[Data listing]
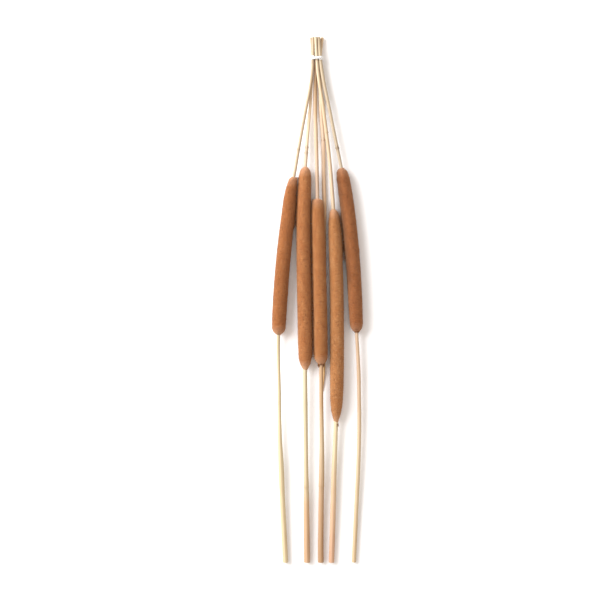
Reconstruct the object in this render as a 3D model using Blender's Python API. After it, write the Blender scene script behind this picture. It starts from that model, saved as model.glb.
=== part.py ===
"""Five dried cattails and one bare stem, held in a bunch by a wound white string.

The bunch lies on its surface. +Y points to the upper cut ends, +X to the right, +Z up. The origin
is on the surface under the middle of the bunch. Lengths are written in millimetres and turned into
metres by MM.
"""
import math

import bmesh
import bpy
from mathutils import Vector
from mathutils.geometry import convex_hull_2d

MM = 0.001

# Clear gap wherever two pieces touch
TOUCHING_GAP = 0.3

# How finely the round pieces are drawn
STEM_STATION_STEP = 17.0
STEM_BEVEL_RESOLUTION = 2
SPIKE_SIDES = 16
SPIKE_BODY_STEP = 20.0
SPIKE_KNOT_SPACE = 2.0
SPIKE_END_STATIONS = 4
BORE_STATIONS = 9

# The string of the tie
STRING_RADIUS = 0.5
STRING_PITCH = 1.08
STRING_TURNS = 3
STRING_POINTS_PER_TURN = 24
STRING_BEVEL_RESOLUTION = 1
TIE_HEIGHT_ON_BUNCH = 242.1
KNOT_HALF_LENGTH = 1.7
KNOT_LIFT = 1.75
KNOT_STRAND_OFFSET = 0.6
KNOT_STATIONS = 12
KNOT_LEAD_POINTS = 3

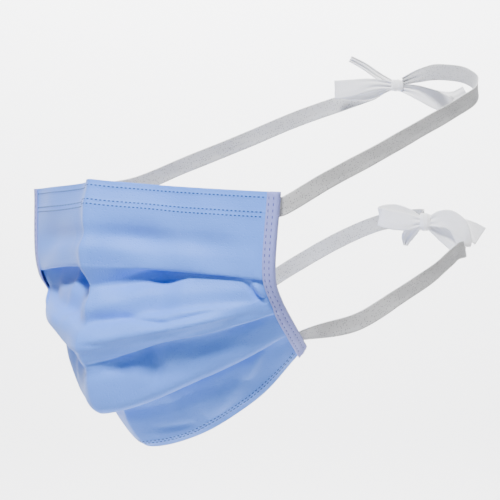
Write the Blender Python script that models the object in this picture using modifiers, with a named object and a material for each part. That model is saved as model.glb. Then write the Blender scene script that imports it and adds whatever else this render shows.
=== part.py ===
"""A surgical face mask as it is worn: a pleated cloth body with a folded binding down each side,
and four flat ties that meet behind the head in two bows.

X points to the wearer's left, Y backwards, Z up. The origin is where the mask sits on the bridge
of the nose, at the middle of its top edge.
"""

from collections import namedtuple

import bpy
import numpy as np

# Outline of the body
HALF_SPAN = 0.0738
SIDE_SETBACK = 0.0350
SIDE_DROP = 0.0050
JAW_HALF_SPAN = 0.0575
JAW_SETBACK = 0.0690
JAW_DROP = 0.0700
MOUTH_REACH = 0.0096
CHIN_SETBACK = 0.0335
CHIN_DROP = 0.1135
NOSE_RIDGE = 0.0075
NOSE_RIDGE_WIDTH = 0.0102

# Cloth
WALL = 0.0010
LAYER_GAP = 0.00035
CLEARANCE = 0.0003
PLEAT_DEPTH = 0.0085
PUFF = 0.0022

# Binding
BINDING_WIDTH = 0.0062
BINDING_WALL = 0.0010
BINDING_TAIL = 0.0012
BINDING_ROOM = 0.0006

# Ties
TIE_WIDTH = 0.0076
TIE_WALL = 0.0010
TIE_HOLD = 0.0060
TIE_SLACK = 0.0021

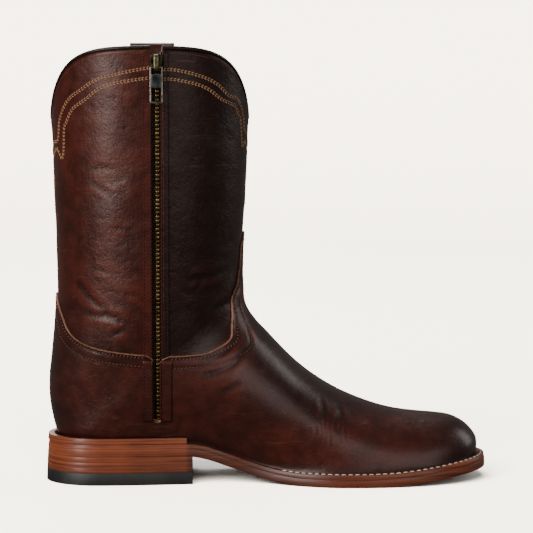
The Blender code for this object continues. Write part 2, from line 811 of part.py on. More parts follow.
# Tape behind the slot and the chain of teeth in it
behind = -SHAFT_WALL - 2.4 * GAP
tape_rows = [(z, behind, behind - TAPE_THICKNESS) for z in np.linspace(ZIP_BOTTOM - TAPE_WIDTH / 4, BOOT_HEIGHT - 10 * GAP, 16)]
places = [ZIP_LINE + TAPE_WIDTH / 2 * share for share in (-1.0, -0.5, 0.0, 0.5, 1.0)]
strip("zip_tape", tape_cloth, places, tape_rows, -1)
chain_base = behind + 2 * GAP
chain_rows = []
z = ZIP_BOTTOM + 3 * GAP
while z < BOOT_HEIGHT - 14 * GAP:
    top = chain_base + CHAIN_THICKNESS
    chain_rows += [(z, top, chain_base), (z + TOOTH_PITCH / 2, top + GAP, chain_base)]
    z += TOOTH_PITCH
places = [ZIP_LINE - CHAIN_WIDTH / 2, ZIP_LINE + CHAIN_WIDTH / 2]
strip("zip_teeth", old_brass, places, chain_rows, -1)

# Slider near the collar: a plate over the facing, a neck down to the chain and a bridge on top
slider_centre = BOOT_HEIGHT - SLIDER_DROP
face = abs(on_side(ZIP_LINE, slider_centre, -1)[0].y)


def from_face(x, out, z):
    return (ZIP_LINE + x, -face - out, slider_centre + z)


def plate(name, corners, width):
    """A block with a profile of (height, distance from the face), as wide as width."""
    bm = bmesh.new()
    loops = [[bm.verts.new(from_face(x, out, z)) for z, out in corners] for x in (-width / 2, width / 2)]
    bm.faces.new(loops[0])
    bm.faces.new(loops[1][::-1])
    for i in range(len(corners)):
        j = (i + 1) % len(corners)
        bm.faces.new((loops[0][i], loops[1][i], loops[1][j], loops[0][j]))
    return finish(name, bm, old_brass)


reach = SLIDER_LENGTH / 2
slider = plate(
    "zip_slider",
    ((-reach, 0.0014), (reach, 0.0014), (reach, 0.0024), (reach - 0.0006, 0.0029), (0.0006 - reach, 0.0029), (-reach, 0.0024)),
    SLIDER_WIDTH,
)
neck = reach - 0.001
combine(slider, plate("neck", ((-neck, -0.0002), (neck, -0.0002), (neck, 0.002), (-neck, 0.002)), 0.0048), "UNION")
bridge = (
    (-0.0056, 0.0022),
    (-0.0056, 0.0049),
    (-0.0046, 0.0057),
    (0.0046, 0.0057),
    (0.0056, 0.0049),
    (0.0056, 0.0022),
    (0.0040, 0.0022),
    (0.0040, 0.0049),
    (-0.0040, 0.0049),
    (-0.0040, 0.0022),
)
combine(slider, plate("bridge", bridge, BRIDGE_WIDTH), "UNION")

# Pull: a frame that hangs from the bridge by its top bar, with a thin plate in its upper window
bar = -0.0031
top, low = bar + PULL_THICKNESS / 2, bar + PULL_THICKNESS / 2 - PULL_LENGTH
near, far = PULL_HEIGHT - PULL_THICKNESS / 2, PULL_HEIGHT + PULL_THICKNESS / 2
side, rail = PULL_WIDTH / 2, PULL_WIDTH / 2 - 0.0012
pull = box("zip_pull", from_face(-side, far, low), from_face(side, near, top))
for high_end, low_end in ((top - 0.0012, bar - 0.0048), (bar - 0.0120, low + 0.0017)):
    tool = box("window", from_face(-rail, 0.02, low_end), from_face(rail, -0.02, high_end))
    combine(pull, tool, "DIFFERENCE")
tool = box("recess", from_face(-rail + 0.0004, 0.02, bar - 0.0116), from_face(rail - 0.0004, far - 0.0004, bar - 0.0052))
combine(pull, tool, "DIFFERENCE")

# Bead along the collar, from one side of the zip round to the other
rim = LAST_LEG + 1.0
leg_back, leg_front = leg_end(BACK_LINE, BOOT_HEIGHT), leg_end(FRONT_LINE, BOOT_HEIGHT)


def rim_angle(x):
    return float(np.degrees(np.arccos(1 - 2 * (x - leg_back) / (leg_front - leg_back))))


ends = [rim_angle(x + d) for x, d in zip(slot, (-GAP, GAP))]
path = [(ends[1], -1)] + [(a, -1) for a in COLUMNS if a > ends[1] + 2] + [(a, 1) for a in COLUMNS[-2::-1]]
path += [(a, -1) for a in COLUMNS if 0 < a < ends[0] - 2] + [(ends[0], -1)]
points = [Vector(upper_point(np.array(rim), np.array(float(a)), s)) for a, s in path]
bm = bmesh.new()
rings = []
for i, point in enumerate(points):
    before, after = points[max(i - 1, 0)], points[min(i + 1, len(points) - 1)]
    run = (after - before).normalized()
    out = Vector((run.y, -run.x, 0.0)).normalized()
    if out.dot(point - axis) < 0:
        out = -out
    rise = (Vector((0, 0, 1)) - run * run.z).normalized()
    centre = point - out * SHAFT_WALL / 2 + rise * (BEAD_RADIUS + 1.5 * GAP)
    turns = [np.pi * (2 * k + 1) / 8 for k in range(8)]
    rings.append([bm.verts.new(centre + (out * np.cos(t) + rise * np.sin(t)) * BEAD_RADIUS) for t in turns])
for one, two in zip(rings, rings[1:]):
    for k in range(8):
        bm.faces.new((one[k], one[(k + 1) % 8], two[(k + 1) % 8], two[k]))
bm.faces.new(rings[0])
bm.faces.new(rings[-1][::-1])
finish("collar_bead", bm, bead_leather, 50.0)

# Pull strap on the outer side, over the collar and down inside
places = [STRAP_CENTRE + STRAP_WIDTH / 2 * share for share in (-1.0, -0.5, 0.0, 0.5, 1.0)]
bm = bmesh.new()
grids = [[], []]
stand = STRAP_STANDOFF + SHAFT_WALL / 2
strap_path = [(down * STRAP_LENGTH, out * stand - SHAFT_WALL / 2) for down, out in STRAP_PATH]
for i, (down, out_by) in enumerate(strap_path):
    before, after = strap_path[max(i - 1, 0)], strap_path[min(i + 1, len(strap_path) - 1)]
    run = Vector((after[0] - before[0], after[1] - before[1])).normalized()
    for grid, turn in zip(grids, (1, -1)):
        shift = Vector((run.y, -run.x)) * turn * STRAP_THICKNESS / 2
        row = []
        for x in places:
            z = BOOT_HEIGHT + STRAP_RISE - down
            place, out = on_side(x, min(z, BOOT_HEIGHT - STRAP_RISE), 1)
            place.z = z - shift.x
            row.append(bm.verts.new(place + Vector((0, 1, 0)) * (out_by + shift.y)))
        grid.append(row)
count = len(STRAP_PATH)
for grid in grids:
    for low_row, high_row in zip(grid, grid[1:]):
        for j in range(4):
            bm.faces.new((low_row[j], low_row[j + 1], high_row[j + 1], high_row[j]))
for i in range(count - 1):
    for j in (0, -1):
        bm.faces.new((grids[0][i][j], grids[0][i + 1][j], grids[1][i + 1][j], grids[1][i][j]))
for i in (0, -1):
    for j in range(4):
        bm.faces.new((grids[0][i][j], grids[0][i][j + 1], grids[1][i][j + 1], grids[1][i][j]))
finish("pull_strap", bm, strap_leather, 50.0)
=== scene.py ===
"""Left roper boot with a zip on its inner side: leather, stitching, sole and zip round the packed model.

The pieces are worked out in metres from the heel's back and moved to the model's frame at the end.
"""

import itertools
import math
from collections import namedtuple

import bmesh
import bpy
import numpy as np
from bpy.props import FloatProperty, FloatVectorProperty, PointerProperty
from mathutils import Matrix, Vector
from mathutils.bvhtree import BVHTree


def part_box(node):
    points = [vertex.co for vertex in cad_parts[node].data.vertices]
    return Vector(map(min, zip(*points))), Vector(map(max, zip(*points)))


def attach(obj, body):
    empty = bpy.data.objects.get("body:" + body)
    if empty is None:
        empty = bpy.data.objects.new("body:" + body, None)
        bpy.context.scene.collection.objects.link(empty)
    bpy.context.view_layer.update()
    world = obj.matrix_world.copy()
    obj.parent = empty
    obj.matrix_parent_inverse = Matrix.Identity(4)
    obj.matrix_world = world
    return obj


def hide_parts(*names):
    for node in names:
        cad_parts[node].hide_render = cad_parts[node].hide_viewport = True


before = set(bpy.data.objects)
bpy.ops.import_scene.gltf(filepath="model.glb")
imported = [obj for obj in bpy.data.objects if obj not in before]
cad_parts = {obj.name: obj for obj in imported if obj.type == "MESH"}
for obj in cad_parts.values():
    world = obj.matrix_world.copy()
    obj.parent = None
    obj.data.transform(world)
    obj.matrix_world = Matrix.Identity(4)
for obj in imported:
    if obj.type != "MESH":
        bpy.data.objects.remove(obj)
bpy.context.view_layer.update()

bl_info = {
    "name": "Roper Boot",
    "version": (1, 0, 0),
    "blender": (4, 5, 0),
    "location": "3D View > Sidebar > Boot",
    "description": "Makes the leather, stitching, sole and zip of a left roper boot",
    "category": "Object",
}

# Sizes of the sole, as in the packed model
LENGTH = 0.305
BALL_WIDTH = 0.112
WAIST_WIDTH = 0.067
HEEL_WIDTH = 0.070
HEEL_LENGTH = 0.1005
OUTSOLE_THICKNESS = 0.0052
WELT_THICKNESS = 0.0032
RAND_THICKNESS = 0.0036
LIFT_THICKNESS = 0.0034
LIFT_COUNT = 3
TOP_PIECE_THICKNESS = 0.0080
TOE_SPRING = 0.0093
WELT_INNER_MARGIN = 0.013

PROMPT
Word for word, reproduce the listing above from its start up to and including the line that has "wound white string.". Give only those lines.

THE REPLY
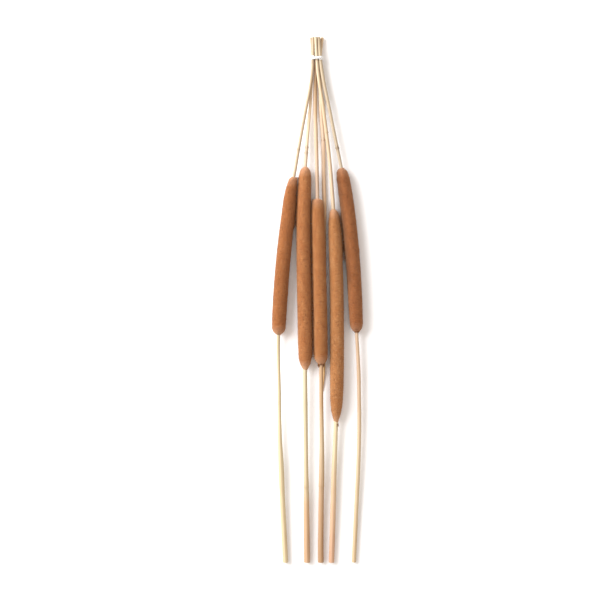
Reconstruct the object in this render as a 3D model using Blender's Python API. After it, write the Blender scene script behind this picture. It starts from that model, saved as model.glb.
=== part.py ===
"""Five dried cattails and one bare stem, held in a bunch by a wound white string.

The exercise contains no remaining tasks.